Strategic Economics of Health

The research team first studied the topic of health in 2009 to determine if and how it might be included in our web-based financial planning architecture. Our belief then, as it is now, not having a Health module in the architecture would be a serious omission. Yet, nearly all retirement readiness tools focus solely on investments and lifestyle spending habits. In 2009, we published an initial health framework to supplement our financial models. Lately, we have dabbled with a closely related topic known as Subjective Well Being (SWB), subject matter discussed in another blog category. Much has changed to alter our original health framework, the Affordable Care Act (ACA) being one of the most significant items.

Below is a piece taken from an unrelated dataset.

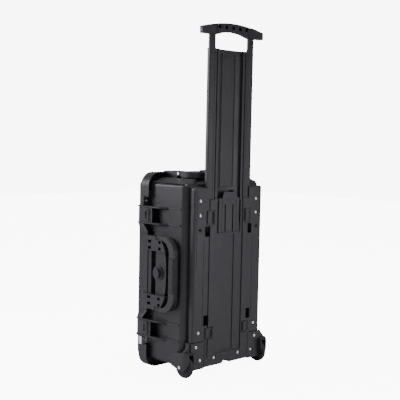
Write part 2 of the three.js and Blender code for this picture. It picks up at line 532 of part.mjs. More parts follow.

So what is it that we exactly do in a Health module consisting of more than 10,000 lines of C# code? Here is the simplest explanation possible in 50 words or less. From a health-oriented survey form, we take a client’s answers and determine a benchmark score. This score is used to project future health scores along with health care costs. Health insurance is then applied to offset health costs, but there is the added premium expense.

What are the types of Health insurance? At the highest level of abstraction, you have: Medicare & Supplements for those aged 65 & above; ACA has 4 major classes of Bronze, Silver, Gold, and Platinum. Within each, there are a myriad of specific choices depending on your locality.

You can self-insure. Insurance has what is known as loss-ratios, a value that suggests how much premium is returned to the policyholder in terms of benefits on average. Typically, this might be $80 / $100 (80%) for health insurance, so on average you lose with health insurance. In assessing the probability that your financial plan is a success, if you encounter an unfavorable tail risk, your plan that works for the average will fail in those cases.

You can run highly sophisticated readiness-to-retire Monte Carlo simulations models with glam outputs all day long at your favorite investment web-site, but a lack of consideration of health finances renders such exercises as academic.

Ironically, a poor health state may help one’s financial state if it suggests early mortality, usually not one’s goal. There is also the question of morbidity — living long, but not healthy requiring significant, expensive care.

Health is an extremely broad topic. We have confined our efforts to acquiring large health data sets and modeling with many of these factors and others. After all, those 10K lines of code must be doing something meaningful!